A start has been made – between the 2 visible “tails” of caulking is a continuous piece that has been forced into the space between the inner and outer cover board.

The image below illustrates how the space between inner and outer cover board is continuous and runs the full length of the ship on both starboard and port.

Installing pin rails ….

The stanchions have had the rebates filled and any soft timber repaired with graving pieces of hardwood. This will allow refitting of the pin rails with freshly cut rebates. The pin rails need to be realigned in respect to the cover boards below and the rail at the top of the stanchions. The refitting is necessary because the alignment of the stanchions, cover boards has changed during the restoration of the hull and deck etc.

The pin rail is hanging in a loop of rope as the shipwrights check the depth and height of the rebate on each stanchion. The pin rail does not extend to the full length of the ship. The photo shows the bow end of the starboard pin rail. There is a similar distance at the stern without a pin rail. When the alignment of the full length of the pin rail is completed it can be attached to the stanchions.

Work boats ….

Recently 2 inflatable work boats were purchased at a Government auction. They are ideally suited to future use on the Alma

Doepel. An offer to inspect the purchase was accepted and the boats were inflated and inspected. The boats are in excellent

condition and were deflated and replaced back in the storage crates awaiting future use.

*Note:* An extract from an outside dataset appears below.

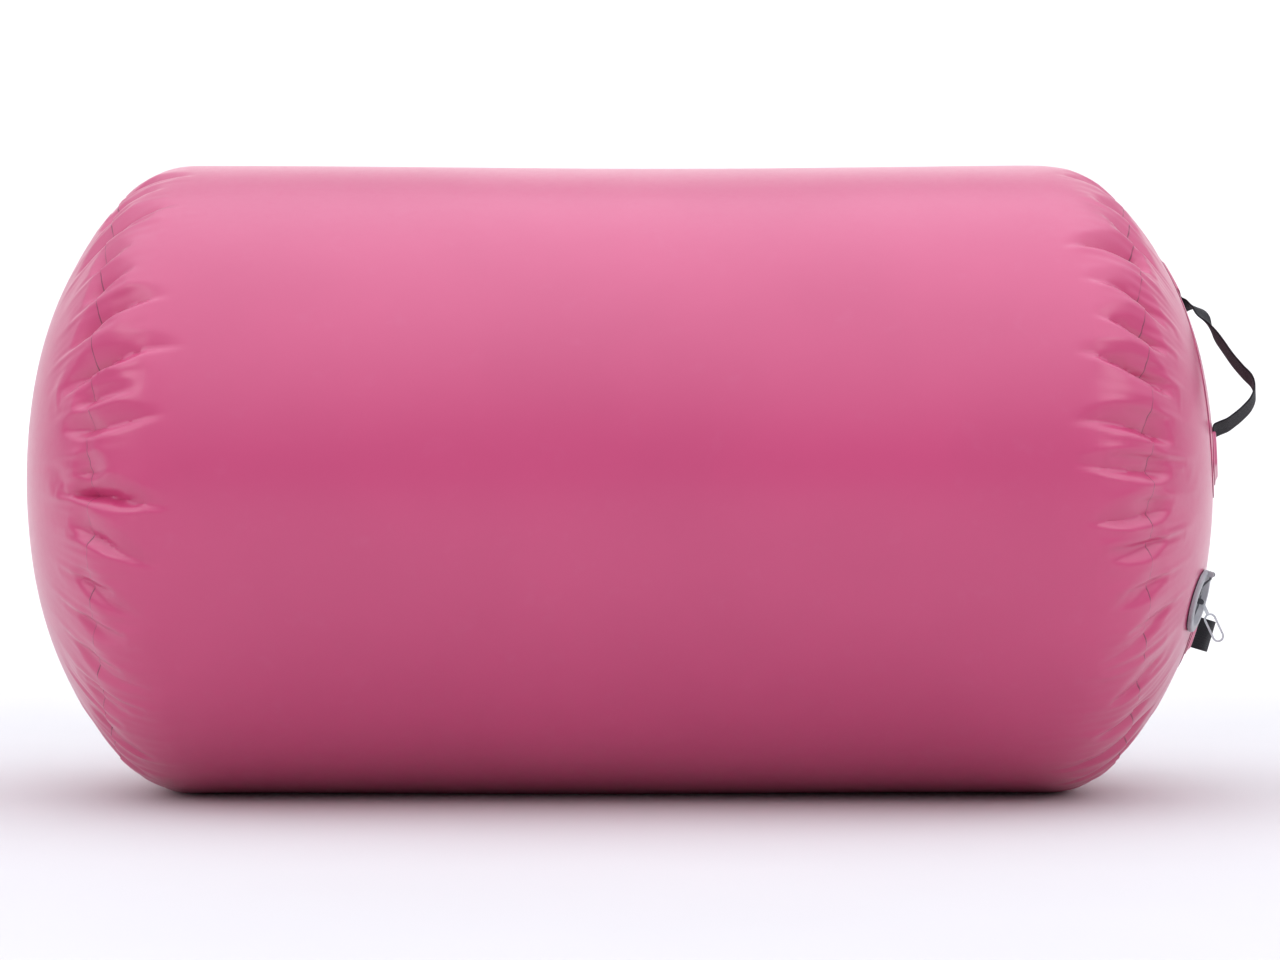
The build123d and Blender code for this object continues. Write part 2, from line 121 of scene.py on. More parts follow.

All cover boards attached ….

All cover boards have been made and are now attached to the ship. Several of the inner cover boards needed to be steamed into shape, others required hours of planing to exacting measurements. The nail and dump holes need to plugged , sanded and then the whole cover board painted with a timber primer,

The photos show the cover boards on the port, starboard and the stern of the ship as well as one of the butt joints between the cover boards.

Pin rails ….

The pin rails have been refurbished – graving timber replacing any soft wood and a new protective coat of Cetol – ready to be installed back onto the ship.